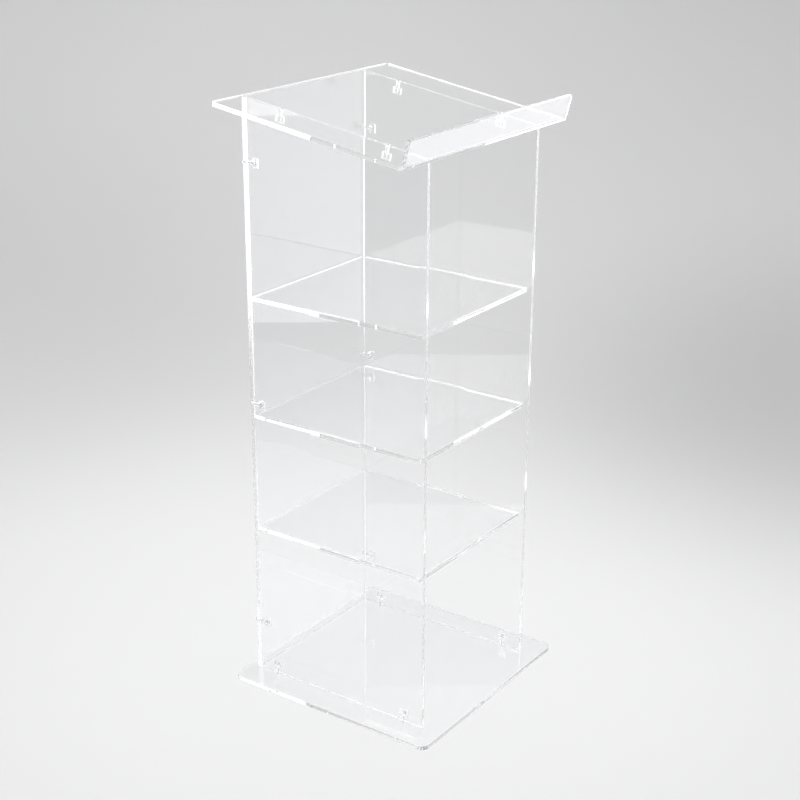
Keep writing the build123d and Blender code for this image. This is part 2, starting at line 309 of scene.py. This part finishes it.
# a soft-edged glow high up behind the stand, which only the sheets mirror
glow_mesh = bpy.data.meshes.new("studio_glow")
glow_mesh.from_pydata([(-2.3, -2.3, 0), (2.3, -2.3, 0), (2.3, 2.3, 0), (-2.3, 2.3, 0)], [], [(0, 1, 2, 3)])
glow = bpy.data.objects.new("studio_glow", glow_mesh)
glow.location = (2.35, 1.25, 2.85)
glow.rotation_mode = "QUATERNION"
glow.rotation_quaternion = (Vector((0.0, 0.0, 1.3)) - glow.location).to_track_quat("Z", "Y")
scene.collection.objects.link(glow)
lit, ns, ls = material("studio_glow")
where = node(ns, "ShaderNodeTexCoord")
place = node(ns, "ShaderNodeMapping", vector_type="TEXTURE")
place.inputs["Scale"].default_value = (2.0, 2.2, 1.0)
ls.new(where.outputs["Object"], place.inputs["Vector"])
ball = node(ns, "ShaderNodeTexGradient", gradient_type="SPHERICAL")
ls.new(place.outputs[0], ball.inputs[0])
fade = node(ns, "ShaderNodeMapRange", interpolation_type="SMOOTHERSTEP", in_From_Max=0.75)
ls.new(ball.outputs["Fac"], fade.inputs["Value"])
shine = node(ns, "ShaderNodeEmission", in_Strength=0.75)
gone = node(ns, "ShaderNodeBsdfTransparent")
mix = node(ns, "ShaderNodeMixShader")
ls.new(fade.outputs[0], mix.inputs[0])
ls.new(gone.outputs[0], mix.inputs[1])
ls.new(shine.outputs[0], mix.inputs[2])
out = node(ns, "ShaderNodeOutputMaterial")
ls.new(mix.outputs[0], out.inputs["Surface"])
glow_mesh.materials.append(lit)
glow.visible_camera = False
glow.visible_diffuse = False
glow.visible_shadow = False

# ------------------------------------------------------------------ camera
eye = Vector((-2.3854, -1.6792, 1.7140))
aim = Vector((0.0038, -0.0047, 0.5936))
roll = math.radians(0.28)
forward = (aim - eye).normalized()
right = forward.cross(Vector((0, 0, 1))).normalized()
up = right.cross(forward)
right2 = math.cos(roll) * right + math.sin(roll) * up
up2 = -math.sin(roll) * right + math.cos(roll) * up
lens = bpy.data.cameras.new("camera")
lens.lens, lens.sensor_width = 71.02, 36.0
lens.clip_start, lens.clip_end = 0.05, 60.0
camera = bpy.data.objects.new("camera", lens)
rows = Matrix((right2, up2, -forward)).transposed().to_4x4()
camera.matrix_world = Matrix.Translation(eye) @ rows
scene.collection.objects.link(camera)
scene.camera = camera

# ------------------------------------------------------------------ how light is followed through clear sheet
scene.cycles.max_bounces = 1024
scene.cycles.transmission_bounces = 1024
scene.cycles.glossy_bounces = 256
scene.cycles.diffuse_bounces = 3
scene.cycles.transparent_max_bounces = 256
scene.cycles.caustics_reflective = False
scene.cycles.caustics_refractive = False
scene.view_settings.view_transform = "Standard"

_ _ _

#### [DESCRIPTION OF THE TASK]
Exactly reproduce every line of the data above.

#### [FINISHED EXERCISE]
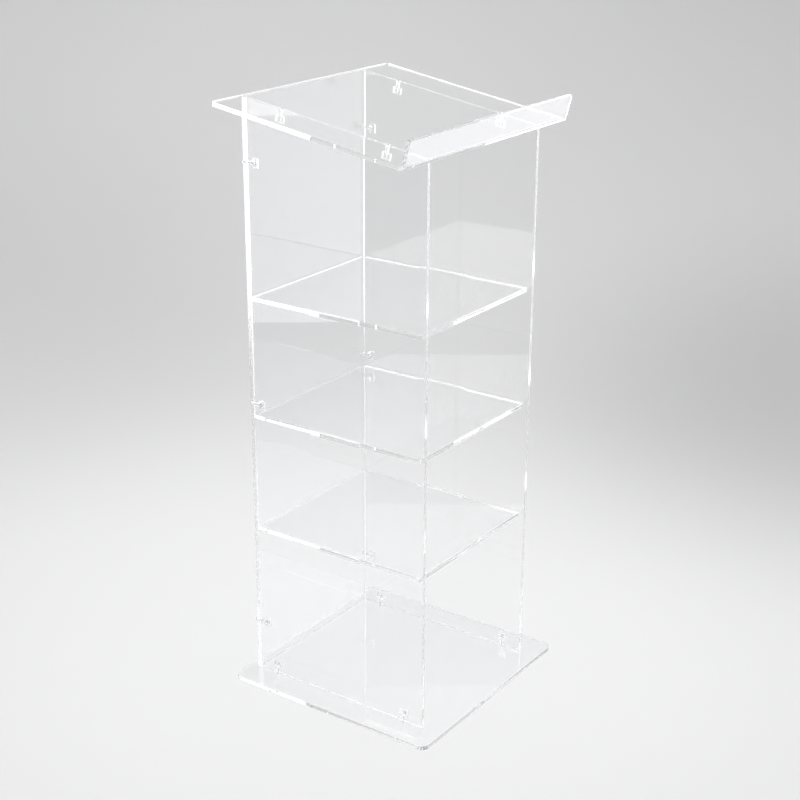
Keep writing the build123d and Blender code for this image. This is part 2, starting at line 309 of scene.py. This part finishes it.
# a soft-edged glow high up behind the stand, which only the sheets mirror
glow_mesh = bpy.data.meshes.new("studio_glow")
glow_mesh.from_pydata([(-2.3, -2.3, 0), (2.3, -2.3, 0), (2.3, 2.3, 0), (-2.3, 2.3, 0)], [], [(0, 1, 2, 3)])
glow = bpy.data.objects.new("studio_glow", glow_mesh)
glow.location = (2.35, 1.25, 2.85)
glow.rotation_mode = "QUATERNION"
glow.rotation_quaternion = (Vector((0.0, 0.0, 1.3)) - glow.location).to_track_quat("Z", "Y")
scene.collection.objects.link(glow)
lit, ns, ls = material("studio_glow")
where = node(ns, "ShaderNodeTexCoord")
place = node(ns, "ShaderNodeMapping", vector_type="TEXTURE")
place.inputs["Scale"].default_value = (2.0, 2.2, 1.0)
ls.new(where.outputs["Object"], place.inputs["Vector"])
ball = node(ns, "ShaderNodeTexGradient", gradient_type="SPHERICAL")
ls.new(place.outputs[0], ball.inputs[0])
fade = node(ns, "ShaderNodeMapRange", interpolation_type="SMOOTHERSTEP", in_From_Max=0.75)
ls.new(ball.outputs["Fac"], fade.inputs["Value"])
shine = node(ns, "ShaderNodeEmission", in_Strength=0.75)
gone = node(ns, "ShaderNodeBsdfTransparent")
mix = node(ns, "ShaderNodeMixShader")
ls.new(fade.outputs[0], mix.inputs[0])
ls.new(gone.outputs[0], mix.inputs[1])
ls.new(shine.outputs[0], mix.inputs[2])
out = node(ns, "ShaderNodeOutputMaterial")
ls.new(mix.outputs[0], out.inputs["Surface"])
glow_mesh.materials.append(lit)
glow.visible_camera = False
glow.visible_diffuse = False
glow.visible_shadow = False

# ------------------------------------------------------------------ camera
eye = Vector((-2.3854, -1.6792, 1.7140))
aim = Vector((0.0038, -0.0047, 0.5936))
roll = math.radians(0.28)
forward = (aim - eye).normalized()
right = forward.cross(Vector((0, 0, 1))).normalized()
up = right.cross(forward)
right2 = math.cos(roll) * right + math.sin(roll) * up
up2 = -math.sin(roll) * right + math.cos(roll) * up
lens = bpy.data.cameras.new("camera")
lens.lens, lens.sensor_width = 71.02, 36.0
lens.clip_start, lens.clip_end = 0.05, 60.0
camera = bpy.data.objects.new("camera", lens)
rows = Matrix((right2, up2, -forward)).transposed().to_4x4()
camera.matrix_world = Matrix.Translation(eye) @ rows
scene.collection.objects.link(camera)
scene.camera = camera

# ------------------------------------------------------------------ how light is followed through clear sheet
scene.cycles.max_bounces = 1024
scene.cycles.transmission_bounces = 1024
scene.cycles.glossy_bounces = 256
scene.cycles.diffuse_bounces = 3
scene.cycles.transparent_max_bounces = 256
scene.cycles.caustics_reflective = False
scene.cycles.caustics_refractive = False
scene.view_settings.view_transform = "Standard"